Il gagnait péniblement sa vie, ainsi que le prouve une lettre adressée à Voltaire en un jour de désespoir. Dans cette lettre, dont chaque ligne est une plainte, il se propose au grand polygraphe pour écrire une brochure apologétique. Mais ce n’est là que le prétexte. Le véritable objet est un emprunt de cinquante louis qu’il sollicite de Voltaire.

Voici le tableau cruel que l’abbé Prévost trace de sa situation.

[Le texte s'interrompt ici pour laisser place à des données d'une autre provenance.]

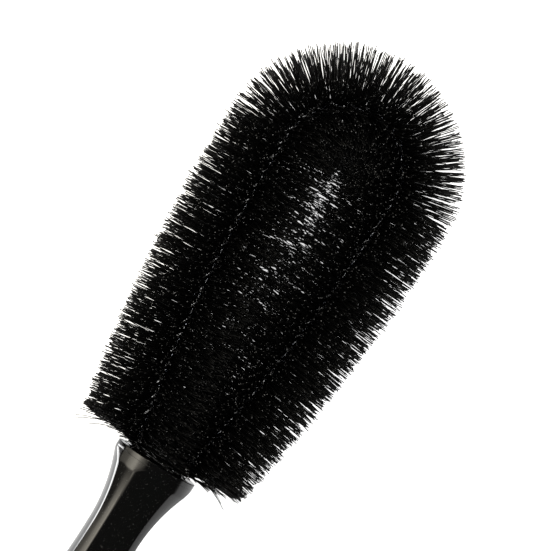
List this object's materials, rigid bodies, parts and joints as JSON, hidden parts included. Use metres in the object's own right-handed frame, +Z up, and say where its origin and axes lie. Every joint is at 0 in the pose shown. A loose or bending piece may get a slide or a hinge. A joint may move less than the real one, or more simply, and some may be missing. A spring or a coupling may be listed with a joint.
{
  "type": "wheel brush",
  "caption": "Loop-shaped wheel brush: black bristles on a twisted wire loop, held in a round collar on a long handle with four flats and a hanging hole.",
  "frame": {"origin": "middle of the bounding box's base, on the surface that the brush lies on", "axes": "+X from the handle to the tip of the head, +Z up, away from the surface that the bristles rest on"},
  "size_m": [0.4375, 0.112, 0.055],
  "materials": {
    "handle_plastic": "gloss",
    "bristle_nylon": "satin",
    "wire_steel": "satin"
  },
  "bodies": {
    "root": {"nose_cap": "handle_plastic", "handle_body": "handle_plastic", "end_cap": "handle_plastic", "left_ferrule": "wire_steel", "right_ferrule": "wire_steel", "wire_strand_a": "wire_steel", "wire_strand_b": "wire_steel", "left_bristles_1": "bristle_nylon", "left_bristles_2": "bristle_nylon", "left_bristles_3": "bristle_nylon", "left_bristles_4": "bristle_nylon", "left_bristles_5": "bristle_nylon", "left_bristles_6": "bristle_nylon", "right_bristles_1": "bristle_nylon", "right_bristles_2": "bristle_nylon", "right_bristles_3": "bristle_nylon", "right_bristles_4": "bristle_nylon", "right_bristles_5": "bristle_nylon", "right_bristles_6": "bristle_nylon", "tip_bristles_1": "bristle_nylon", "tip_bristles_2": "bristle_nylon", "tip_bristles_3": "bristle_nylon", "tip_bristles_4": "bristle_nylon", "tip_bristles_5": "bristle_nylon", "tip_bristles_6": "bristle_nylon"}
  },
  "joints": []
}
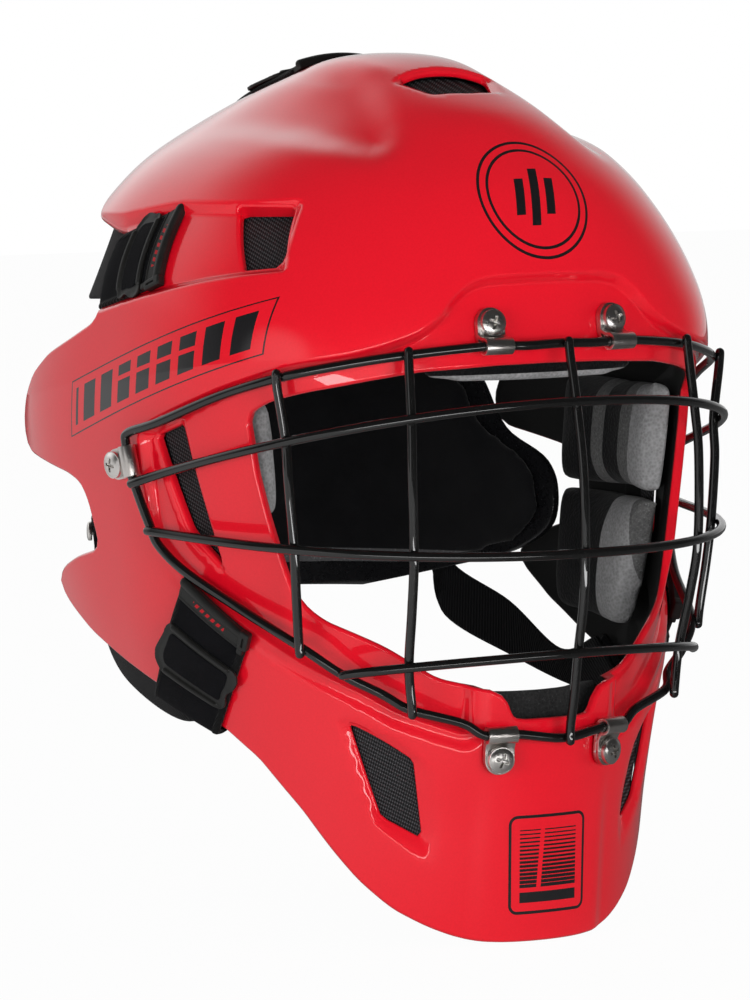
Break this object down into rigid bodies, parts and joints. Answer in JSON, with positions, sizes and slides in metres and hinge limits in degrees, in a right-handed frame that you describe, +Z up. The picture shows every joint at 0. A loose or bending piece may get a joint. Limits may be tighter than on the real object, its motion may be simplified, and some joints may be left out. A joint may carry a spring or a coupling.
{
  "type": "floorball goalie helmet",
  "caption": "Moulded goalie helmet with stepped chin shell, welded wire cage on clips, foam pads, and a sprung back plate on hook-and-loop straps.",
  "frame": {"origin": "where the top of the wearer's head meets the underside of the crown pad", "axes": "the wearer looks along -Y, the wearer's left is +X, up is +Z"},
  "size_m": [0.2434, 0.2511, 0.3135],
  "materials": {
    "gloss_shell": "deep gloss clear-coated red",
    "mesh_cloth": "woven black mesh",
    "coated_wire": "black gloss powder coat",
    "clip_steel": "dark nickel, satin",
    "screw_steel": "nickel, satin",
    "speckled_foam": "matt speckled foam",
    "plate_plastic": "gloss black",
    "lined_foam": "matt loop lining on foam",
    "strap_rubber": "matt moulded rubber",
    "loop_cloth": "brushed loop cloth",
    "webbing": "woven elastic"
  },
  "bodies": {
    "shell": {"shell": "gloss_shell", "vent_mesh_crown": "mesh_cloth", "vent_mesh_temple_left": "mesh_cloth", "vent_mesh_temple_right": "mesh_cloth", "vent_mesh_cheek_left": "mesh_cloth", "vent_mesh_cheek_right": "mesh_cloth", "vent_mesh_jaw_left": "mesh_cloth", "vent_mesh_jaw_right": "mesh_cloth", "cage_rim_wire": "coated_wire", "cage_cross_wires": "coated_wire", "cage_upright_wires": "coated_wire", "cage_clip_brow_left": "clip_steel", "cage_clip_brow_right": "clip_steel", "cage_clip_side_left": "clip_steel", "cage_clip_side_right": "clip_steel", "cage_clip_chin_left": "clip_steel", "cage_clip_chin_right": "clip_steel", "clip_screws": "screw_steel", "clip_nuts": "screw_steel", "brow_pad": "speckled_foam", "crown_pad": "speckled_foam", "temple_pad_left": "speckled_foam", "temple_pad_right": "speckled_foam", "cheek_pad_left": "speckled_foam", "cheek_pad_right": "speckled_foam", "chin_pad": "speckled_foam", "hook_patches": "loop_cloth", "strap_top": "loop_cloth", "strap_upper_left": "loop_cloth", "strap_upper_right": "loop_cloth", "strap_lower_left": "loop_cloth", "strap_lower_right": "loop_cloth", "strap_end_top": "strap_rubber", "strap_end_upper_left": "strap_rubber", "strap_end_upper_right": "strap_rubber", "strap_end_lower_left": "strap_rubber", "strap_end_lower_right": "strap_rubber"},
    "back_plate": {"back_plate": "plate_plastic", "back_plate_pad": "lined_foam", "plate_rivets": "screw_steel", "elastic_top": "webbing", "elastic_upper_left": "webbing", "elastic_upper_right": "webbing", "elastic_lower_left": "webbing", "elastic_lower_right": "webbing"},
    "pull_tab_top": {"pull_tab_top": "strap_rubber"},
    "pull_tab_upper_left": {"pull_tab_upper_left": "strap_rubber"},
    "pull_tab_upper_right": {"pull_tab_upper_right": "strap_rubber"},
    "pull_tab_lower_left": {"pull_tab_lower_left": "strap_rubber"},
    "pull_tab_lower_right": {"pull_tab_lower_right": "strap_rubber"}
  },
  "joints": [
    {"name": "back_plate_tilt", "type": "hinge", "parent": "shell", "child": "back_plate", "pos_m": [0, 0.0735, -0.008], "axis": [1, 0, 0], "range_deg": [0, 25], "stiffness_Nm_per_rad": 0.6, "springref_deg": -11.46, "deforming": ["elastic_top", "elastic_upper_left", "elastic_upper_right", "elastic_lower_left", "elastic_lower_right"]},
    {"name": "top_tab_peel", "type": "hinge", "parent": "shell", "child": "pull_tab_top", "pos_m": [0, 0.0509, 0.0108], "axis": [-1, 0, 0], "range_deg": [0, 60]},
    {"name": "upper_left_tab_peel", "type": "hinge", "parent": "shell", "child": "pull_tab_upper_left", "pos_m": [0.10807, -0.00188, -0.04999], "axis": [-0.3558, 0.0616, 0.9325], "range_deg": [0, 60]},
    {"name": "lower_left_tab_peel", "type": "hinge", "parent": "shell", "child": "pull_tab_lower_left", "pos_m": [0.10034, -0.03174, -0.20068], "axis": [0.2954, 0.8534, 0.4295], "range_deg": [0, 60]},
    {"name": "upper_right_tab_peel", "type": "hinge", "parent": "shell", "child": "pull_tab_upper_right", "pos_m": [-0.10807, -0.00188, -0.04999], "axis": [-0.3558, -0.0616, -0.9325], "range_deg": [0, 60]},
    {"name": "lower_right_tab_peel", "type": "hinge", "parent": "shell", "child": "pull_tab_lower_right", "pos_m": [-0.10034, -0.03174, -0.20068], "axis": [0.2954, -0.8534, -0.4295], "range_deg": [0, 60]}
  ]
}
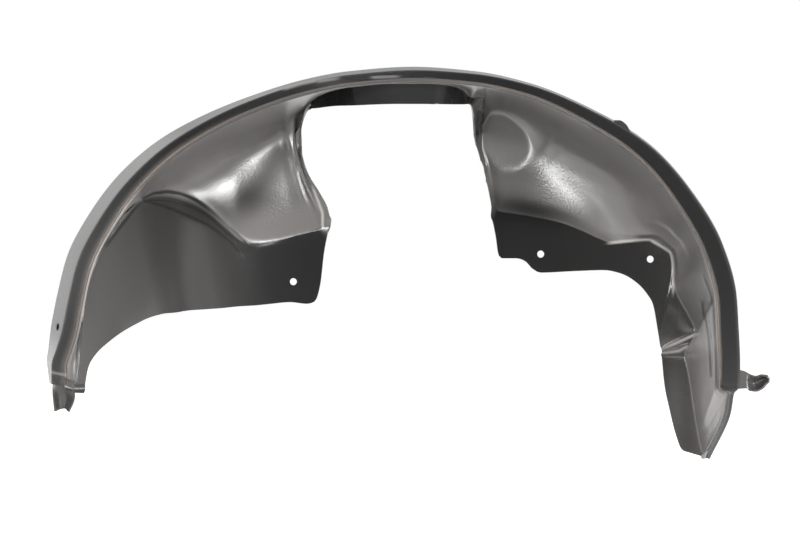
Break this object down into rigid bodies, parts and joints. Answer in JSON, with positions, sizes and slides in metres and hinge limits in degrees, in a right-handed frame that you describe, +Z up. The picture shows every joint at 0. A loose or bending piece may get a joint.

Le dérangement de mes affaires est tel que, si le Ciel ou quelqu’un inspiré de lui n’y met ordre, je suis à la veille de repasser en Angleterre. Je ne m’en plaindrais pas si c’était ma faute ; mais depuis cinq ans que je suis en France, avec la protection d’un prince du sang qui me loge dans son hôtel, je suis encore sans un bénéfice de cinq sous. Je dois environ cinquante louis, pour lesquels mes créanciers réunis m’ont fait assigner, etc. ; et le cas est si pressant qu’étant convenu avec eux d’un terme qui expire le premier du mois prochain, je suis menacé d’un décret de prise de corps si je ne les satisfais dans ce temps. De mille personnes opulentes avec lesquelles ma vie se passe, je veux mourir si j’en connais une à qui j’aie la hardiesse de demander cette somme, et de qui je me croie sûr de l’obtenir.